- Maqsudlu-ye Olya
- Coordinates: 39°27′50″N 47°27′56″E﻿ / ﻿39.46389°N 47.46556°E
- Country: Iran
- Province: Ardabil
- County: Ardabil
- District: Central
- Rural District: Aslan Duz-e Gharbi

Population (2016)
- • Total: 646
- Time zone: UTC+3:30 (IRST)

= Maqsudlu-ye Olya =

Village in Ardabil province, Iran

Maqsudlu-ye Olya (مقصودلوی علیا) (Note: Also romanized as Maqşūdlū-ye ‘Olyā; also known as Maqşūdlū-ye Bālā) is a village in Aslan Duz-e Gharbi Rural District (Note: Formerly Aslan Duz Rural District) of the Central District in Aslan Duz County, Ardabil province, Iran.

==Demographics==
===Population===
At the time of the 2006 National Census, the village's population was 496 in 98 households, when it was in Aslan Duz Rural District (Note: Renamed Aslan Duz-e Gharbi Rural District) of the former Aslan Duz District in Parsabad County.
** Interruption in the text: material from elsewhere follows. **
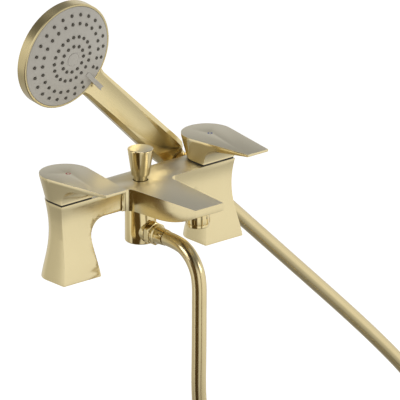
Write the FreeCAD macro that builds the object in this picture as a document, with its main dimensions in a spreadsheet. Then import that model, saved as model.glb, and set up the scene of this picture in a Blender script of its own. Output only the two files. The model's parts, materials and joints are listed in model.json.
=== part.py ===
import FreeCAD, Part
import math
import os
import Sketcher

# Deck mounted bath and shower mixer on two pillars, with a diverter, a hose and a handset.
# Millimetres. X runs along the bridge with the hot tap at -X, Y runs away from the bath, Z is up.
# The origin is on the deck, half way between the two inlets.

V = FreeCAD.Vector
doc = FreeCAD.newDocument("bath_shower_mixer")
sheet = doc.addObject("Spreadsheet::Sheet", "Sizes")
parts = {}


class Size:
    """A number from the sheet together with the expression that gives it."""

    def __init__(self, number, text):
        self.number = number
        self.text = text

    def join(self, other, number, sign):
        return Size(number, "(%s %s %s)" % (self.text, sign, other.text))

    def __add__(self, other):
        other = sized(other)
        return self.join(other, self.number + other.number, "+")

    def __sub__(self, other):
        other = sized(other)
        return self.join(other, self.number - other.number, "-")

    def __mul__(self, other):
        other = sized(other)
        return self.join(other, self.number * other.number, "*")

    def __truediv__(self, other):
        other = sized(other)
        return self.join(other, self.number / other.number, "/")

    def __neg__(self):
        return Size(-self.number, "(0 - %s)" % self.text)

    def __radd__(self, other):
        return sized(other) + self

    def __rsub__(self, other):
        return sized(other) - self

    def __rmul__(self, other):
        return sized(other) * self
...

The following census in 2011 counted 576 people in 152 households. The 2016 census measured the population of the village as 646 people in 203 households.

In 2019, the district was separated from the county in the establishment of Aslan Duz County. The rural district was transferred to the new Central District and renamed Aslan Duz-e Gharbi Rural District.